Chapultepec (1)


Source: Gran Guía Turística, Ciudad de México. Mexico: El País Aguilar, 2003, pp. 120-121.
Comments: As we look at this map let us remember that we saw Chapultepec earlier. The place where you see the bare tree (Ahuehuete de Moctezuma) and the tower-like building (Casa de los Espejos) on the right-hand page is the same hill shown on the left side of the map of Lake Texcoco, which we look at when we studied Hernán Cortés and the conquest of Tenochtitlán. To orient ourselves, the great shaded area in the middle is Chapultepec, the largest public park in the city.
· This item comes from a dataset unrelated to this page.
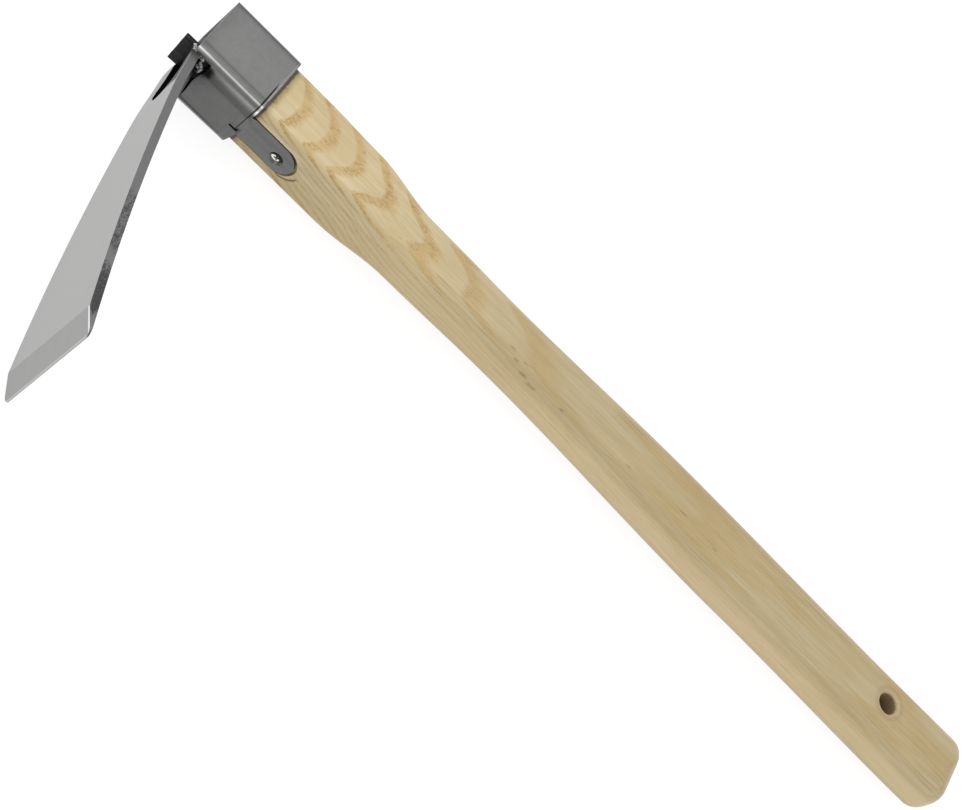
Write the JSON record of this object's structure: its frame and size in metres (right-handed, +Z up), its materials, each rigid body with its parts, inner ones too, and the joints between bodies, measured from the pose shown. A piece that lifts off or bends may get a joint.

To the north is the Polanco neighborhood (fraccionamiento), which is an upper middle-class area full of international boutiques, restaurants, jewelery stores, art galeries, and the like. Just off this map is the once glamorous, but still famous and nice international-style neighborhood called the Zona Rosa (pink zone). The red dots on the top (north) side of the park indicate three of Mexico's most important museums: the Museo Nacional de Antropología, the Museo de Arte Moderno, and the Museo de Arte Rufino Tamayo. To the upper left is the zoo, and the grand boulevard of Mexico City, the Paseo de la Reforma cuts through the park; to the right (east) it heads toward the city's historical core.